Ван Гог | страница 27



Стремление устранить различия между явлениями природного и человеческого мира, поставить между ними знак тождества, характерное для первобытного мифологического и наивного искусства, примет у него позднее вполне отчетливые формы. Пока же мы наблюдаем у Ван Гога наличие двух планов восприятия, связанных с раздвоенностью его интересов между социальным миром — преходящим и противоречивым, с которым он пока еще пытается найти художественный контакт, — и миром природы, почитаемой им как источник вечной гармонии, радости и надежд.

Конечно, не в эпизодическом увлечении социальной графикой лежал путь к объединению этих планов и этих миров. Они начали объединяться — правда, пока лишь в тенденции — в его рисунках фигур трудящегося человека сеятеля, жнеца, торфяника, землекопа, собирателей колосьев и т. д. («Сеятель», F1035, местонахождение неизвестно; «Сеятель», F882, музей Крёллер-Мюллер, и др.).

Воссоединению этих двух планов способствовала попытка Ван Гога создать семью — попытка, весьма красноречиво рисующая сущность гаагской фазы его развития.

Подобно герою Достоевского, Ван Гог пребывает за рамками социальных отношений, в неправдоподобно отрешенном от мира обыденности «вакууме», где захватившая его идея приобретает над ним такую власть, когда претворение ее в жизнь становится единственной целью, для достижения которой он пойдет на любые жертвы. В сущности идеи приобретают в его жизни такую же «строительную» функцию, как и у героев Достоевского 51, для которых характерно «слияние личной жизни с мировоззрением, интимнейшего переживания с идеей. Личная жизнь становится своеобразно бескорыстной и принципиальной, а высшее идеологическое мышление — интимно-личностным» 52.

Подтверждением этого явилось его отношение к некой Христин, которую он называл Син, — уличной женщине, встреченной им в самый трагический момент его безответной любви к двоюродной сестре Кее.

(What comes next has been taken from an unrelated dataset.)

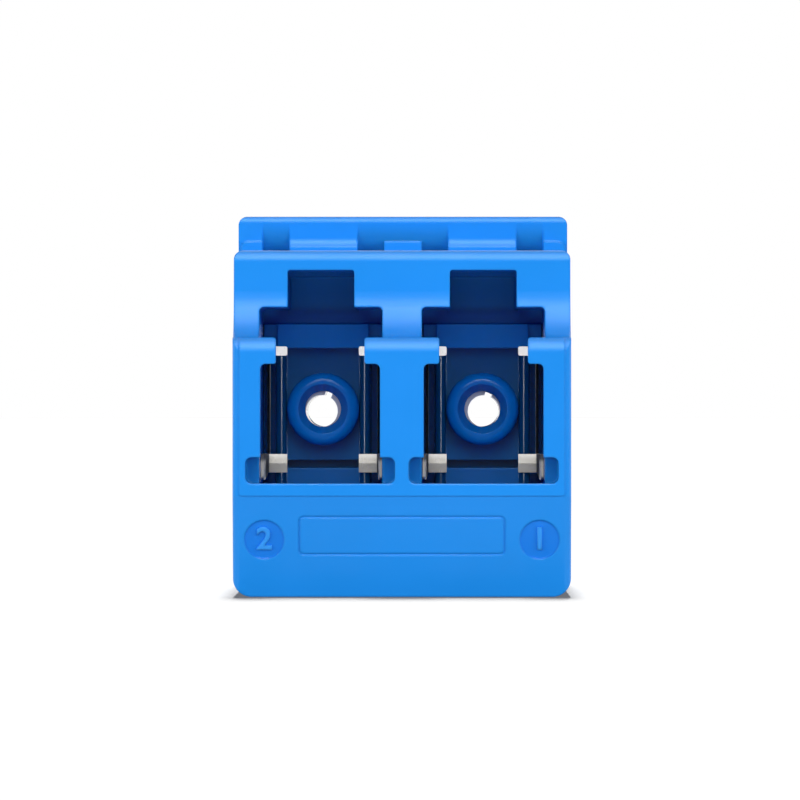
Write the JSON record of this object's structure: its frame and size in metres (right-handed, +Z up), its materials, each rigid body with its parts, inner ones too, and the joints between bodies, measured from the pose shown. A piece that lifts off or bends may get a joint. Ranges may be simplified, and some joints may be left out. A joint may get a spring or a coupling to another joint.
{
  "type": "lc fibre adapter",
  "caption": "Blue coupler that joins optical fibre plugs end to end, with side-by-side square ports, latch slots and ceramic alignment sleeves.",
  "frame": {"origin": "middle of the footprint on the plane that the adapter stands on, under the joint of its two halves", "axes": "+Y from the labelled front ports to the rear ports along the ferrule axes, +Z up from the foot to the collar, +X to the right seen from the front"},
  "size_m": [0.013, 0.0268, 0.0148],
  "materials": {
    "housing_plastic": "satin moulded",
    "holder_plastic": "satin moulded",
    "sleeve_ceramic": "polished",
    "spring_steel": "rolled"
  },
  "bodies": {
    "root": {"front_housing": "housing_plastic", "rear_housing": "housing_plastic", "front_left_sleeve_holder": "holder_plastic", "front_right_sleeve_holder": "holder_plastic", "rear_left_sleeve_holder": "holder_plastic", "rear_right_sleeve_holder": "holder_plastic", "left_alignment_sleeve": "sleeve_ceramic", "right_alignment_sleeve": "sleeve_ceramic", "front_left_outer_spring": "spring_steel", "front_left_inner_spring": "spring_steel", "front_right_outer_spring": "spring_steel", "front_right_inner_spring": "spring_steel", "rear_left_outer_spring": "spring_steel", "rear_left_inner_spring": "spring_steel", "rear_right_outer_spring": "spring_steel", "rear_right_inner_spring": "spring_steel"}
  },
  "joints": []
}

Ван Гог, по свидетельству его сестры, «имевший обыкновение действовать без предрассудков и вообще не рассуждая, сочувствовавший всякому страданию, которое он видел, и не сознававший того, что у него самого нет ничего, что он мог бы давать кому-нибудь, так как все, что у него было, принадлежало другим, — предложил этой женщине и ее детям кров» 53. Однако он действовал не только из сострадания к несчастной. Ван Гог считал, что такой художник, как он, не может бесчеловечно проходить мимо горя и зла, став одним из тех, кто толкает подобных женщин еще дальше на дно пропасти. «Нет ничего более художественного, как любить людей» — не он ли это утверждал? И вот с беременной, брошенной Син он вознамерился создать некое подобие традиционно голландского дома, с очагом и семьей. Эту идею Ван Гог осуществил, несмотря на то, что от него отвернулись не только художники, мнившие себя представителями «порядочного общества». в том числе и Мауве, но и его родные. Прав Н. Щекотов, утверждая, что «в его встрече с Христиной мы видим элементы чего-то продуманного, идеологически установленного… исходящего не от увлечения любви, а от морального долга перед женщиной в несчастье» 54. Действительно, об этом говорил не раз и сам Ван Гог, посвятивший этим мыслям немало проникновеннейших страниц в письмах к Тео. Но замысел Ван Гога не был лишен и художнической «корысти». Чтобы быть художником, надо быть реальностью, реальностью среди реальностей, которые пишешь. Его должно окружать что-то бытийное, основательное, жизненное. «Я хочу пройти через радости и горести семейной жизни для того, чтобы изображать ее на полотне, опираясь на собственный опыт» (193, 96). Вопреки всему, даже вопреки поведению и желаниям самой Син, Ван Гог считает, что его новое «построение» — «не сон, а действительность, реальность» (212, 102). Он зовет Тео убедиться в этом и посмотреть его «молодую мастерскую», «да не какую-нибудь мистическую или таинственную мастерскую, а такую, которая всеми своими корнями уходит в самые глубины жизни. Мастерскую с колыбелью и детским стульчаком. Мастерскую, где нет никакого застоя, где все призывает, толкает и побуждает к деятельности…» (212, 102).